Sun Mar 19 2017

Testing Static HTML!

One of the benefits of generating a site as a static artefact (here using Jekyll but there are a gazillion tools) is that the finished product is a known quantity. Anything that's a known quantity can be tested!

Test the generated HTML

I chose a wonderful tool called htmlproofer which, since it has a CLI, can be invoked as part of the build.

#! /bin/bash

set -eu

bundle exec htmlproofer \
  _site \
  --file-ignore /amp/,/.git/ \
  --check-favicon \
  --check-html \
  --check-opengraph

This checks the generated site directory.
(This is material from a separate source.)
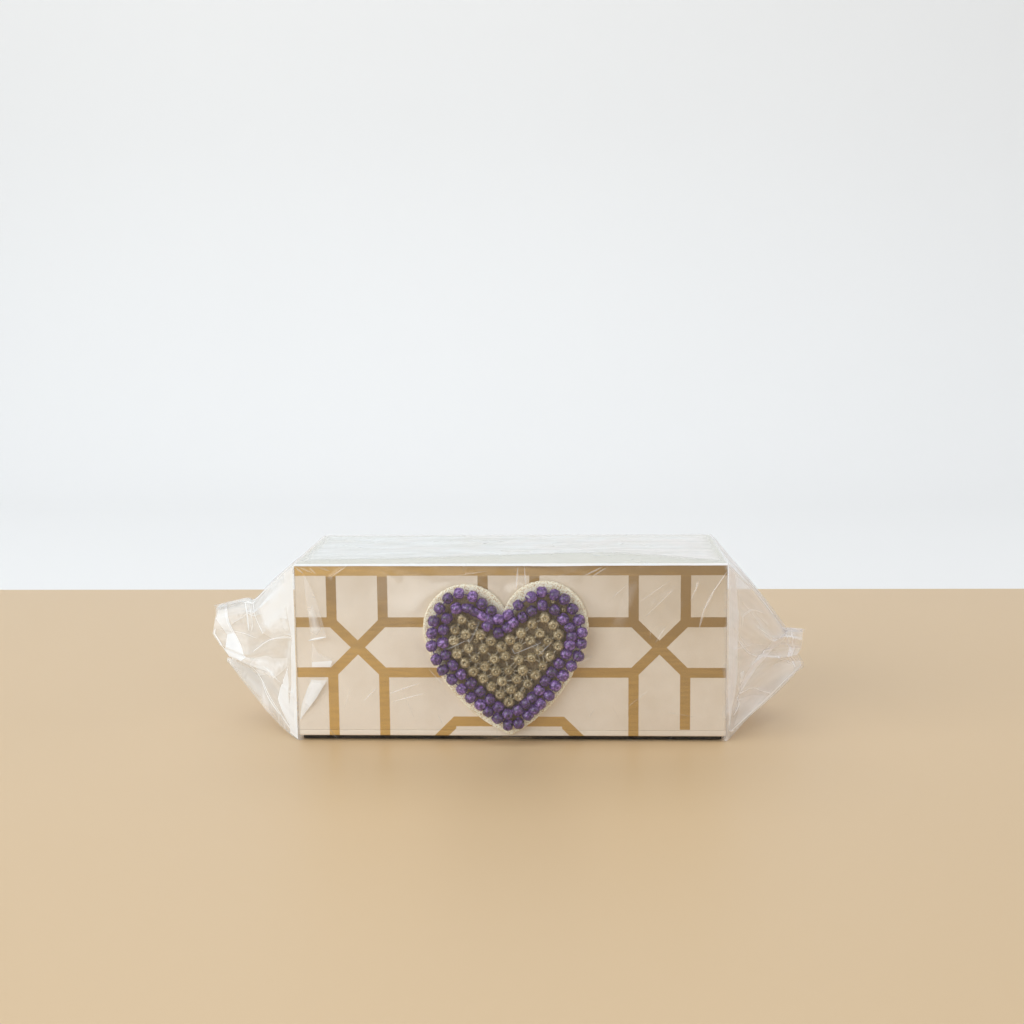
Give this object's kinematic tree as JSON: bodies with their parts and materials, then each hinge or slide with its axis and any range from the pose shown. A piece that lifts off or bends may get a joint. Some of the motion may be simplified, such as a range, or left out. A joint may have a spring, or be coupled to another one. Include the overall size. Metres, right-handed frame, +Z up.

Ignoring the AMP folder. The list of checks this carries out (reproduced here from the project readme):


Images

img elements:

  • Whether all your images have alt tags
  • Whether your internal image references are not broken
  • Whether external images are showing
  • Whether your images are HTTP

a, link elements:

  • Whether your internal links are working
  • Whether your internal hash references (#linkToMe) are working
  • Whether external links are working
  • Whether your links are HTTPS
  • Whether CORS/SRI is enabled

Scripts

script elements:

  • Whether your internal script references are working
  • Whether external scripts are loading
  • Whether CORS/SRI is enabled

Favicon

  • Whether your favicons are valid.

OpenGraph

Whether the images and URLs in the OpenGraph metadata are valid. HTML

Whether your HTML markup is valid. This is done via Nokogiri, to ensure well-formed markup.


If the following invalid elements are added to the page and the htmlproofer script run…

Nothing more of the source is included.